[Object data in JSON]

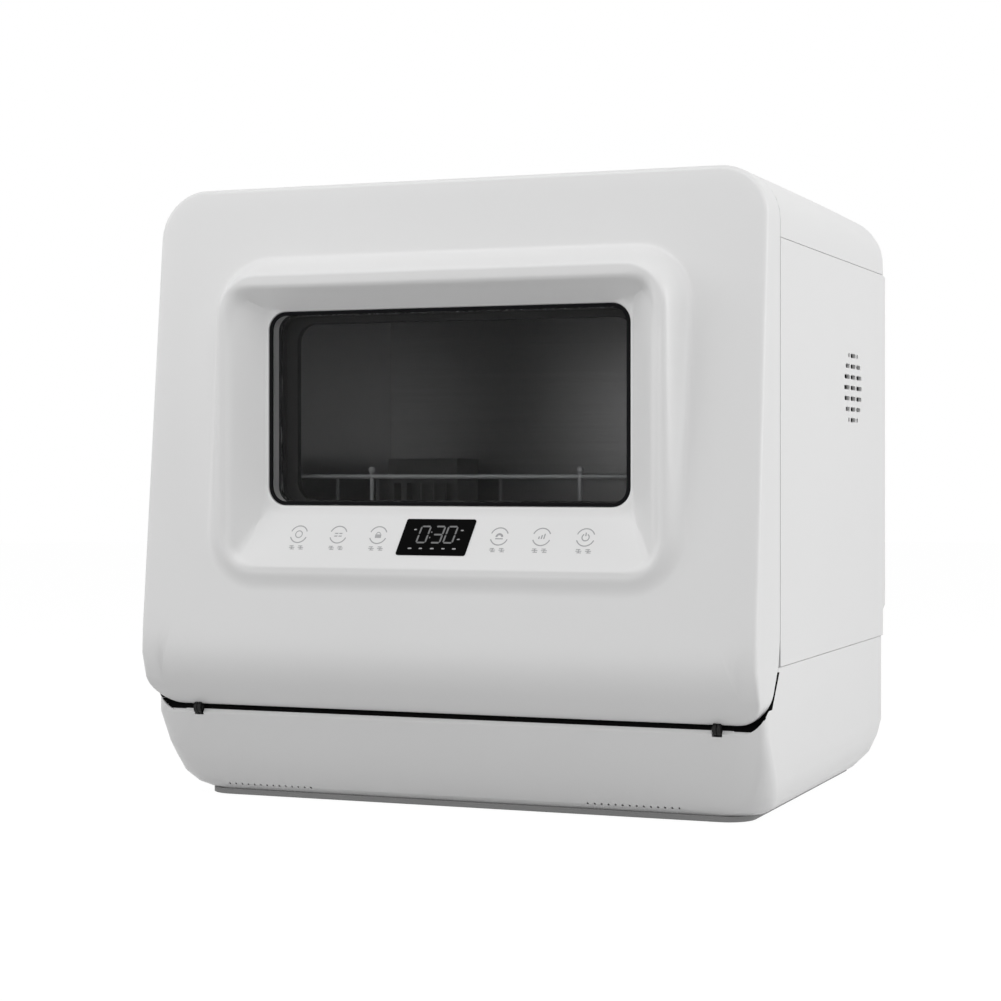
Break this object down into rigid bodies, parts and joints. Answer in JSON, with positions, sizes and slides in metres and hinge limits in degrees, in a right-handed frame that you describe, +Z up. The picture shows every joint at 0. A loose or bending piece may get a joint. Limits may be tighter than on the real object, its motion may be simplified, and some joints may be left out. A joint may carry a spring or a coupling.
{
  "type": "countertop dishwasher",
  "caption": "Countertop dishwasher with a drop-down window door, wire rack that follows the door, spray arm, filter, pumps, fan, tank and rear hose connectors.",
  "frame": {"origin": "middle of the bounding box's underside, on the counter", "axes": "+Z up, the door faces -Y, +X points to the right when the front is looked at"},
  "size_m": [0.45, 0.396, 0.436],
  "materials": {
    "shell_white": "satin, light grey-white moulding",
    "inner_grey": "matte light grey moulding",
    "dark_plastic": "matte black moulding",
    "plinth_grey": "matte mid grey",
    "chamber_steel": "brushed stainless sheet",
    "bright_steel": "zinc-plated steel",
    "wire_coat": "coated wire",
    "tine_coat": "coated wire, lighter",
    "window_black": "gloss black",
    "smoked_glass": "smoked tempered glass",
    "clear_glass": "clear tempered glass",
    "rubber_grey": "grey rubber",
    "rubber_black": "black rubber",
    "board_green": "coated circuit board",
    "rotor_orange": "moulded rotor",
    "mark_grey": "printed grey ring",
    "tank_plastic": "translucent white moulding",
    "lid_white": "satin white moulding"
  },
  "bodies": {
    "cabinet": {"base_tray": "shell_white", "deck_strip": "rubber_black", "plinth": "plinth_grey", "feet": "rubber_black", "side_panel_left": "shell_white", "side_panel_right": "shell_white", "top_cover": "shell_white", "rear_cover": "shell_white", "front_frame": "inner_grey", "tub": "chamber_steel", "door_seal": "rubber_grey", "rack_rails": "inner_grey", "sump": "dark_plastic", "filter_plate": "chamber_steel", "heater": "bright_steel", "spray_hub": "inner_grey", "top_nozzle": "inner_grey", "wash_pump": "dark_plastic", "drain_pump": "dark_plastic", "pump_hoses": "rubber_black", "inlet_valve": "dark_plastic", "drain_outlet": "dark_plastic", "water_tank": "tank_plastic", "fill_port": "lid_white", "fan_housing": "dark_plastic", "power_board": "board_green", "cable_gland": "dark_plastic", "hinge_brackets": "bright_steel", "hinge_pins": "bright_steel", "lock_housing": "dark_plastic", "screws": "bright_steel"},
    "door": {"door_shell": "shell_white", "window_trim": "window_black", "window_glass": "smoked_glass", "door_liner": "inner_grey", "inner_glass": "clear_glass", "display_window": "window_black", "control_board": "board_green", "touch_marks": "mark_grey", "door_strike": "bright_steel", "detergent_cup": "inner_grey", "hinge_arms": "bright_steel"},
    "rack": {"rack_frame": "wire_coat", "rack_tines": "tine_coat", "rack_glides": "inner_grey"},
    "basket": {"cutlery_basket": "plinth_grey"},
    "detergent_flap": {"detergent_lid": "lid_white"},
    "fill_flap": {"fill_lid": "lid_white"},
    "sprayer": {"spray_arm": "inner_grey"},
    "wash_rotor": {"wash_impeller": "rotor_orange"},
    "drain_rotor": {"drain_impeller": "rotor_orange"},
    "fan": {"fan_rotor": "dark_plastic"},
    "filter": {"filter_cup": "inner_grey"},
    "level_float": {"float": "lid_white"},
    "bolt": {"lock_bolt": "bright_steel"}
  },
  "joints": [
    {"name": "door_hinge", "type": "hinge", "parent": "cabinet", "child": "door", "pos_m": [0, -0.1715, 0.0665], "axis": [1, 0, 0], "range_deg": [0, 90]},
    {"name": "rack_slide", "type": "slide", "parent": "cabinet", "child": "rack", "axis": [0, -1, 0], "range_m": [0, 0.126]},
    {"name": "basket_lift", "type": "slide", "parent": "rack", "child": "basket", "axis": [0, 0, 1], "range_m": [0, 0.1]},
    {"name": "detergent_slide", "type": "slide", "parent": "door", "child": "detergent_flap", "axis": [-1, 0, 0], "range_m": [0, 0.064]},
    {"name": "fill_lid_hinge", "type": "hinge", "parent": "cabinet", "child": "fill_flap", "pos_m": [-0.11, 0.1305, 0.42801], "axis": [-1, 0, 0], "range_deg": [0, 100]},
    {"name": "spray_turn", "type": "hinge", "parent": "cabinet", "child": "sprayer", "pos_m": [0, 0.0095, 0.129], "axis": [0, 0, 1], "continuous": true},
    {"name": "wash_turn", "type": "hinge", "parent": "cabinet", "child": "wash_rotor", "pos_m": [0.065, 0.0855, 0.048], "axis": [1, 0, 0], "continuous": true},
    {"name": "drain_turn", "type": "hinge", "parent": "cabinet", "child": "drain_rotor", "pos_m": [-0.063, 0.0855, 0.048], "axis": [1, 0, 0], "continuous": true},
    {"name": "fan_turn", "type": "hinge", "parent": "cabinet", "child": "fan", "pos_m": [0.205, 0.0765, 0.297], "axis": [1, 0, 0], "continuous": true},
    {"name": "filter_twist", "type": "hinge", "parent": "cabinet", "child": "filter", "pos_m": [0, 0.0855, 0.1], "axis": [0, 0, 1], "range_deg": [0, 60]},
    {"name": "float_lift", "type": "slide", "parent": "cabinet", "child": "level_float", "axis": [0, 0, 1], "range_m": [0, 0.008]},
    {"name": "bolt_slide", "type": "slide", "parent": "cabinet", "child": "bolt", "axis": [1, 0, 0], "range_m": [0, 0.015]}
  ],
  "couplings": [
    {"joint": "rack_slide", "follows": "door_hinge", "m_per_rad": 0.08}
  ]
}
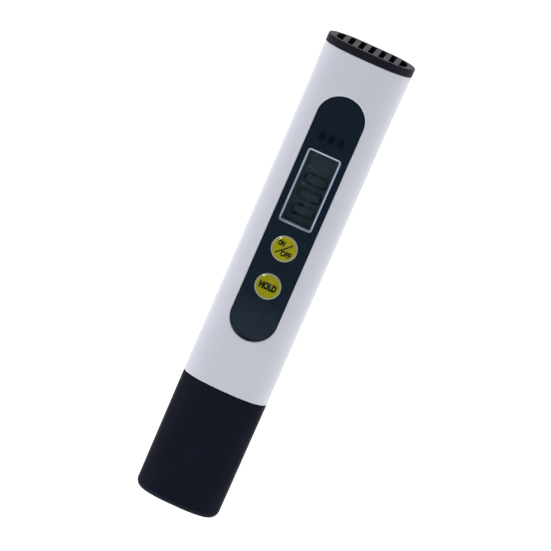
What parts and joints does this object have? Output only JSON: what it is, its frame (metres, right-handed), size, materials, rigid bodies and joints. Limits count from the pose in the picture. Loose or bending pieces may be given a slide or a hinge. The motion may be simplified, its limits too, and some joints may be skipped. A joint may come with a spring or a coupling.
{
  "type": "digital water tester",
  "caption": "Slim oval pen-type water meter with pull-off probe cap, display window, two push buttons and a pull-out battery drawer.",
  "frame": {"origin": "on the rest plane, under the middle of the pen's bounding box, with the pen lying on its back and the cap on", "axes": "+Y along the pen to the battery end, +Z out of the display face, +X to the right as the display is read with the battery end up"},
  "size_m": [0.0284, 0.155, 0.014],
  "materials": {
    "shell_white": "satin moulded",
    "cap_dark": "fine satin moulded",
    "drawer_dark": "fine satin moulded",
    "label_dark": "glossy",
    "window_clear": "clear acrylic, polished",
    "lcd": "dark grey green polariser",
    "frame_black": "matte",
    "zebra_rubber": "layered silicone",
    "board_green": "solder mask",
    "resin_black": "cured resin",
    "chip_parts": "ceramic and tinned ends",
    "contact_brass": "plated spring strip",
    "screw_steel": "zinc plated",
    "pin_metal": "turned and polished",
    "bead_red": "epoxy coated",
    "lead_pvc": "wire insulation",
    "seal_rubber": "soft rubber",
    "cell_steel": "pressed nickel-plated can",
    "button_pale": "translucent moulded",
    "disc_yellow": "printed",
    "dome_clear": "clear lens",
    "plunger_black": "moulded"
  },
  "bodies": {
    "housing": {"front_shell": "shell_white", "rear_shell": "shell_white", "front_label": "label_dark", "display_window": "window_clear", "lcd_glass": "lcd", "lcd_frame": "frame_black", "zebra_strips": "zebra_rubber", "circuit_board": "board_green", "main_chip": "resin_black", "board_parts": "chip_parts", "switch_bases": "frame_black", "battery_contacts": "contact_brass", "board_screws": "screw_steel", "case_screws": "screw_steel", "probe_holder": "cap_dark", "probe_pins": "pin_metal", "thermistor": "bead_red", "probe_leads": "lead_pvc", "neck_seal": "seal_rubber"},
    "cap": {"protective_cap": "cap_dark"},
    "drawer": {"battery_drawer": "drawer_dark", "cell_left": "cell_steel", "cell_right": "cell_steel", "cell_bridge": "contact_brass"},
    "power_key": {"power_button": "button_pale", "power_disc": "disc_yellow", "power_dome": "dome_clear", "power_plunger": "plunger_black"},
    "hold_key": {"hold_button": "button_pale", "hold_disc": "disc_yellow", "hold_dome": "dome_clear", "hold_plunger": "plunger_black"}
  },
  "joints": [
    {"name": "cap_slide", "type": "slide", "parent": "housing", "child": "cap", "axis": [0, -1, 0], "range_m": [0, 0.042]},
    {"name": "drawer_slide", "type": "slide", "parent": "housing", "child": "drawer", "axis": [0, 1, 0], "range_m": [0, 0.018]},
    {"name": "power_press", "type": "slide", "parent": "housing", "child": "power_key", "axis": [0, 0, -1], "range_m": [0, 0.0004], "stiffness_N_per_m": 2500},
    {"name": "hold_press", "type": "slide", "parent": "housing", "child": "hold_key", "axis": [0, 0, -1], "range_m": [0, 0.0004], "stiffness_N_per_m": 2500}
  ]
}
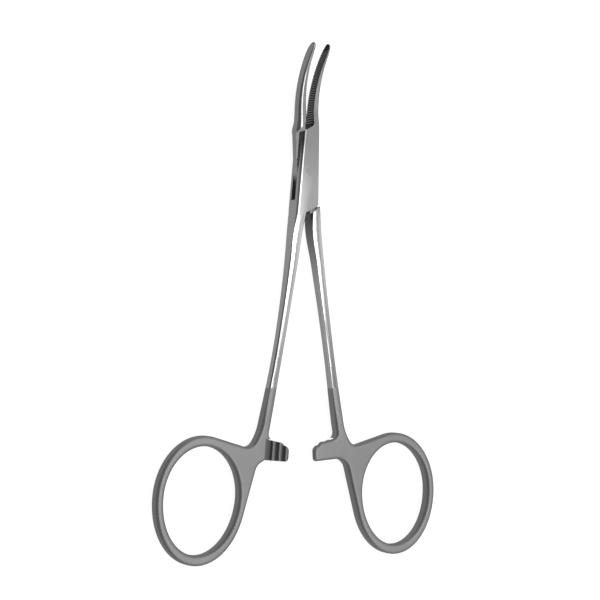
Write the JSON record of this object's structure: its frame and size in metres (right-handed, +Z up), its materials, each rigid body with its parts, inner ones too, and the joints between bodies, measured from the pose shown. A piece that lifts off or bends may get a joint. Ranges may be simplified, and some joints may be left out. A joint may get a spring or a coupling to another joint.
{
  "type": "hemostat forceps",
  "caption": "Curved locking hemostat forceps in stainless steel, with serrated jaws, a box-lock pivot, slim shanks, a ratchet and oval finger rings",
  "frame": {"origin": "centre of the bounding box's bottom, on the surface the forceps lies on", "axes": "+Y runs along the forceps from the finger rings to the jaw tips, +X to the right as seen from above, +Z up out of the flat of the forceps, the way the jaws curve"},
  "size_m": [0.077, 0.123, 0.009],
  "materials": {
    "forging_steel": "polished jaws and upper shanks, satin handles",
    "pin_steel": "polished"
  },
  "bodies": {
    "box_side": {"box_half": "forging_steel", "pivot_pin": "pin_steel"},
    "tongue_side": {"tongue_half": "forging_steel"}
  },
  "joints": [
    {"name": "box_lock_hinge", "type": "hinge", "parent": "box_side", "child": "tongue_side", "pos_m": [0, 0.03132, 0.00225], "axis": [0, 0, 1], "range_deg": [-7, 53]}
  ]
}
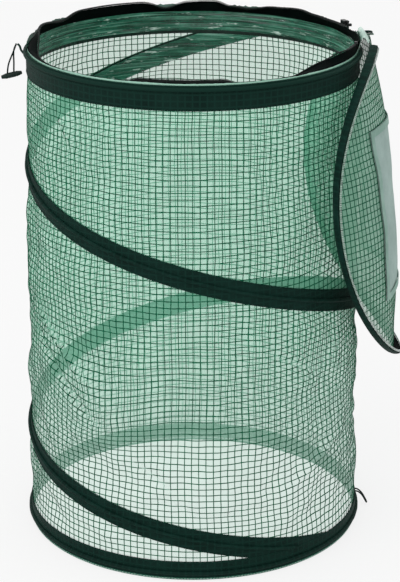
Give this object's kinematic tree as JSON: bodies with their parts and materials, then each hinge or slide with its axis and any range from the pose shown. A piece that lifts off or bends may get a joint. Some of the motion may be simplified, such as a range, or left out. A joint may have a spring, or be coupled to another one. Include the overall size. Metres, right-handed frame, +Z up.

## REQUEST
Keep only those lines of the records that hold "shown", and return them.

## EXERCISE ANSWER
Write the JSON record of this object's structure: its frame and size in metres (right-handed, +Z up), its materials, each rigid body with its parts, inner ones too, and the joints between bodies, measured from the pose shown. A piece that lifts off or bends may get a joint. Ranges may be simplified, and some joints may be left out. A joint may get a spring or a coupling to another joint.
Give this object's kinematic tree as JSON: bodies with their parts and materials, then each hinge or slide with its axis and any range from the pose shown. A piece that lifts off or bends may get a joint. Some of the motion may be simplified, such as a range, or left out. A joint may have a spring, or be coupled to another one. Include the overall size. Metres, right-handed frame, +Z up.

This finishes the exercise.